Directions |
All the data should come back exactly as it was given.

________________

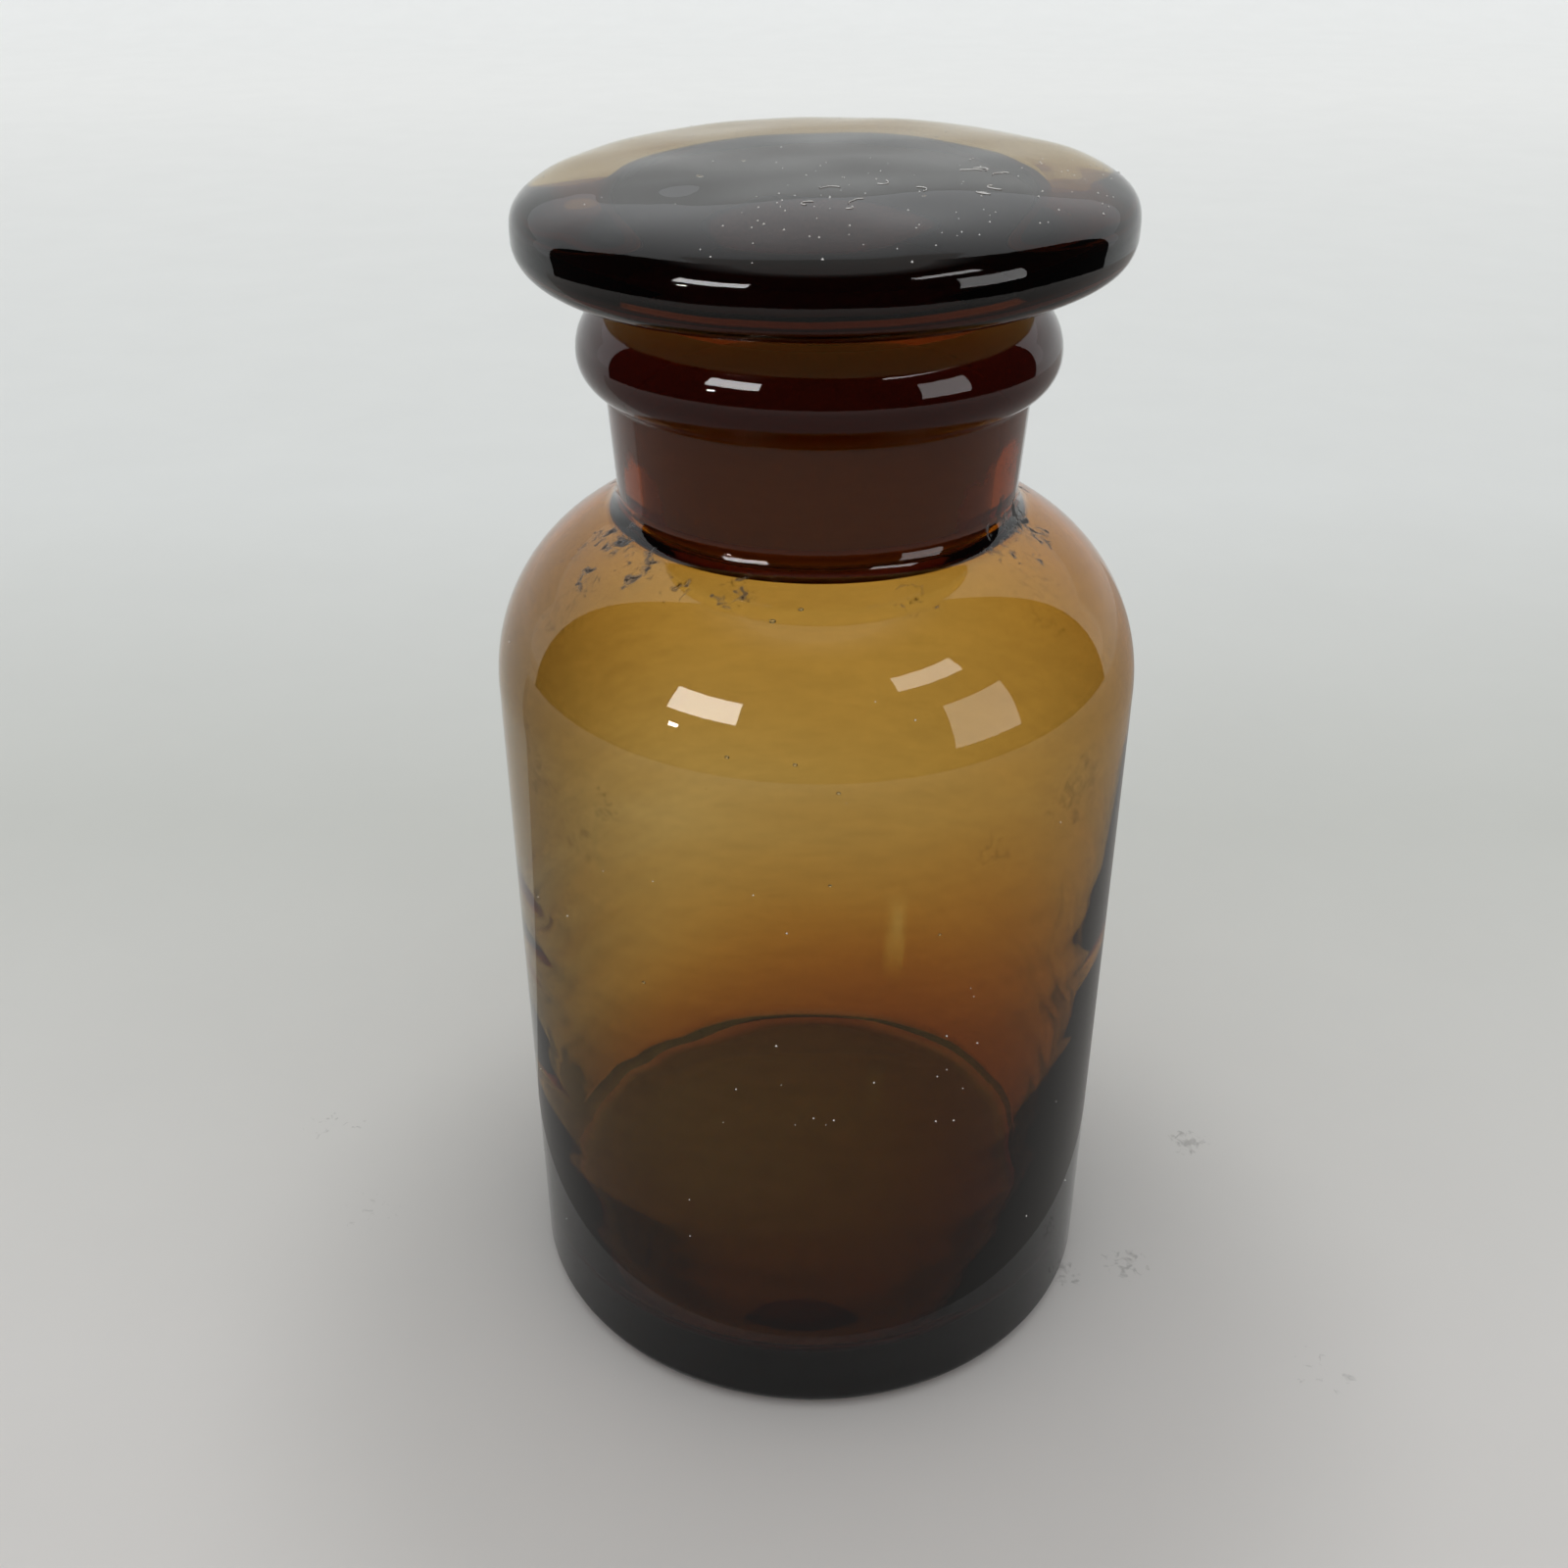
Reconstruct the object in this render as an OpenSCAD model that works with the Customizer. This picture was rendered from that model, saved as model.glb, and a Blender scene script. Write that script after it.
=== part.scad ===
// Wide-mouth reagent bottle of blown amber glass, with the glass stopper that is ground into its neck.
// Both pieces are solids of revolution about Z. The bottle stands on z = 0, in millimetres.

/* [Bottle] */
// Outer diameter of the body
body_d = 70; // [66:1:74]
// Height at which the straight body wall turns into the shoulder
shoulder_z = 80.5; // [74:0.5:81.5]
// Radius of the rounded shoulder
shoulder_r = 20; // [18:0.5:20.5]
// Thickness of the wall at the shoulder, where it was blown thinnest
wall = 0.7; // [0.6:0.1:2]
// Thickness of the wall just above the floor
wall_foot = 3.5; // [2.5:0.25:5]
// Thickness of the floor, measured from the table at the foot of the wall
floor_t = 6; // [4:0.5:9]
// Height of the hollow pushed up under the base
push_up = 2; // [1:0.25:3]
// Width of the flat ring that the bottle stands on
standing_w = 7; // [4:0.5:9]

/* [Neck] */
// Outer diameter at the foot of the neck
neck_d = 42; // [41:0.5:43]
// Gain of the neck's radius from its foot to the lip
neck_flare = 0.7; // [0:0.1:1]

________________

Response |
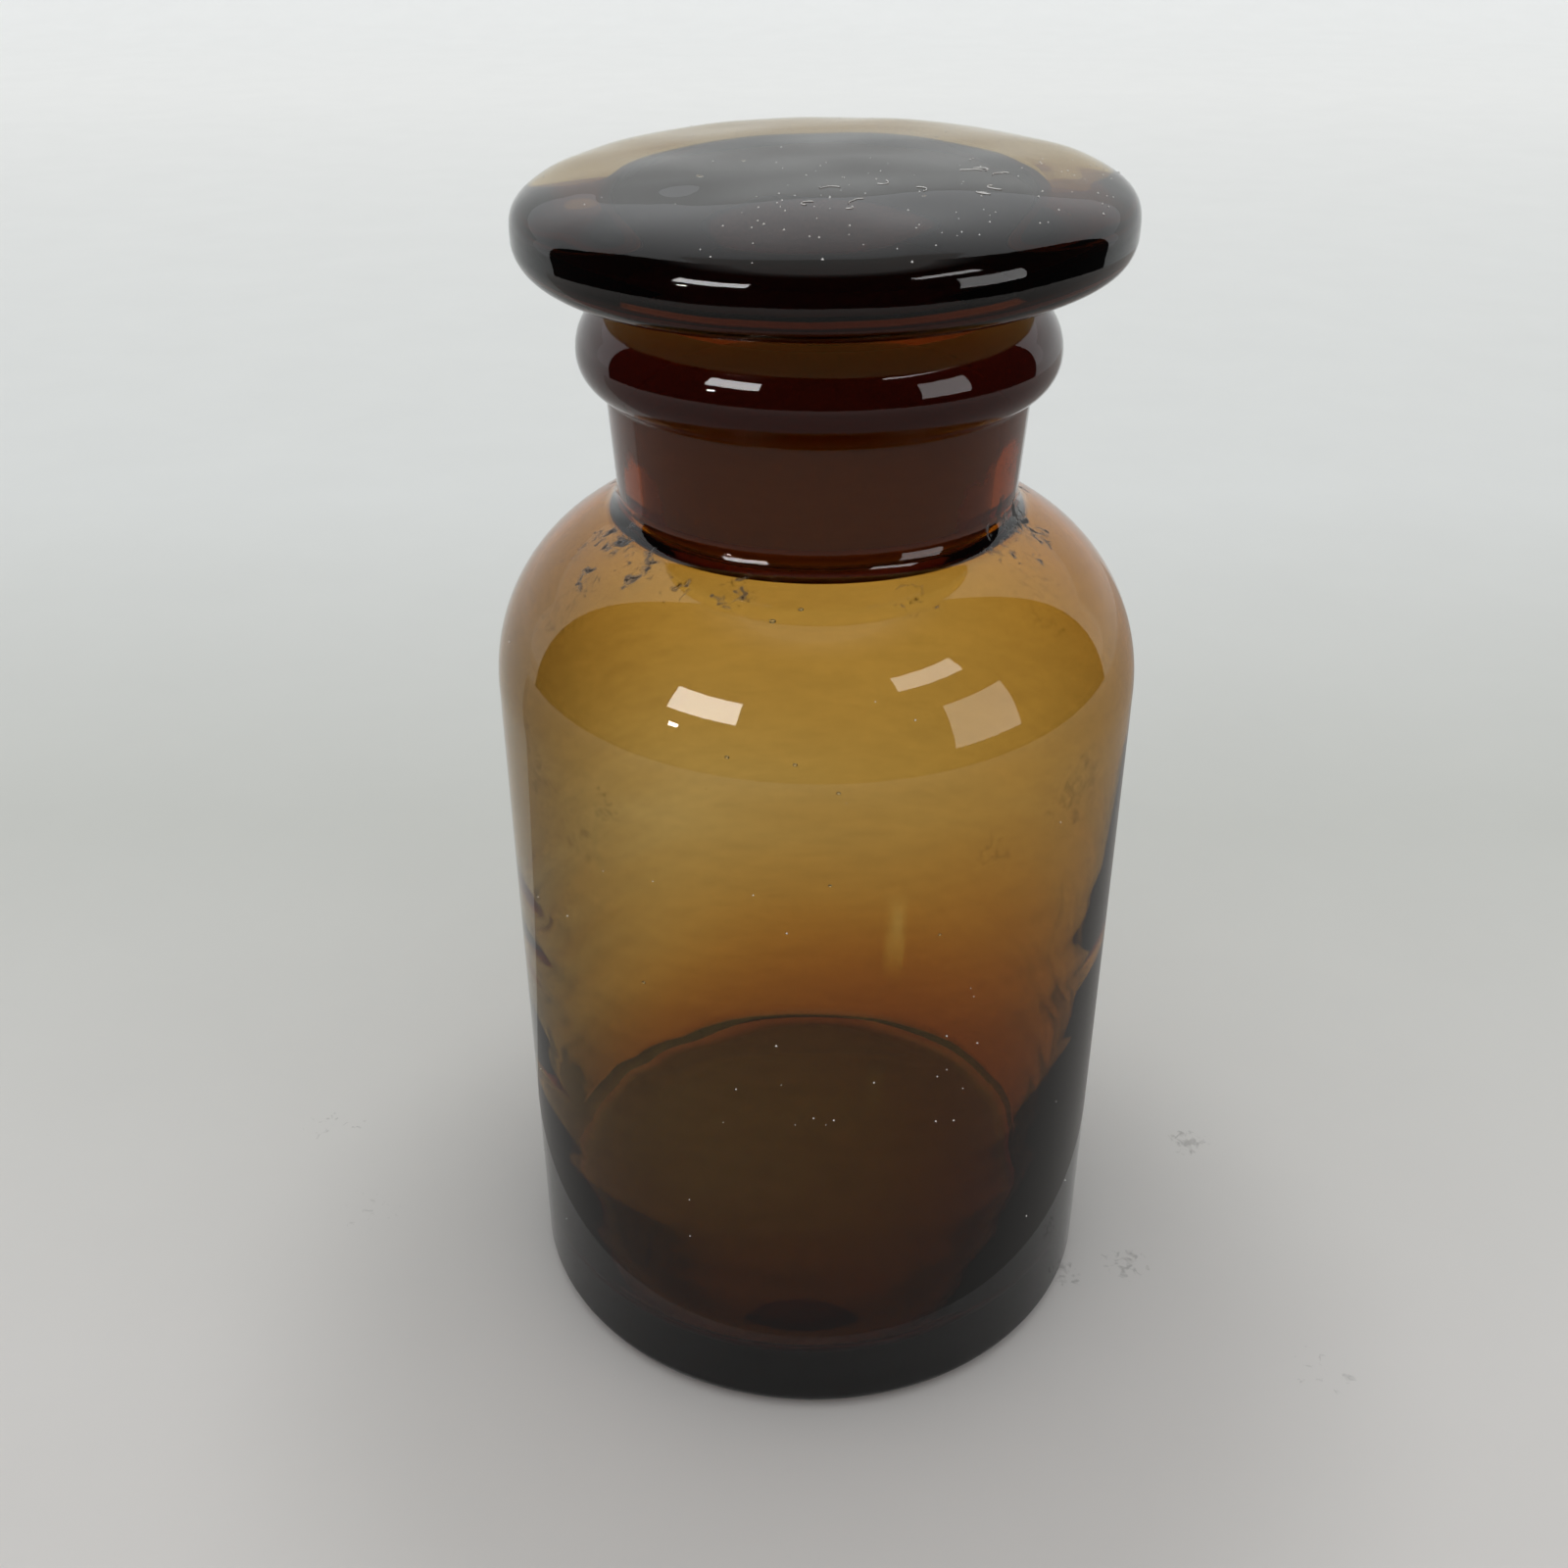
Reconstruct the object in this render as an OpenSCAD model that works with the Customizer. This picture was rendered from that model, saved as model.glb, and a Blender scene script. Write that script after it.
=== part.scad ===
// Wide-mouth reagent bottle of blown amber glass, with the glass stopper that is ground into its neck.
// Both pieces are solids of revolution about Z. The bottle stands on z = 0, in millimetres.

/* [Bottle] */
// Outer diameter of the body
body_d = 70; // [66:1:74]
// Height at which the straight body wall turns into the shoulder
shoulder_z = 80.5; // [74:0.5:81.5]
// Radius of the rounded shoulder
shoulder_r = 20; // [18:0.5:20.5]
// Thickness of the wall at the shoulder, where it was blown thinnest
wall = 0.7; // [0.6:0.1:2]
// Thickness of the wall just above the floor
wall_foot = 3.5; // [2.5:0.25:5]
// Thickness of the floor, measured from the table at the foot of the wall
floor_t = 6; // [4:0.5:9]
// Height of the hollow pushed up under the base
push_up = 2; // [1:0.25:3]
// Width of the flat ring that the bottle stands on
standing_w = 7; // [4:0.5:9]

/* [Neck] */
// Outer diameter at the foot of the neck
neck_d = 42; // [41:0.5:43]
// Gain of the neck's radius from its foot to the lip
neck_flare = 0.7; // [0:0.1:1]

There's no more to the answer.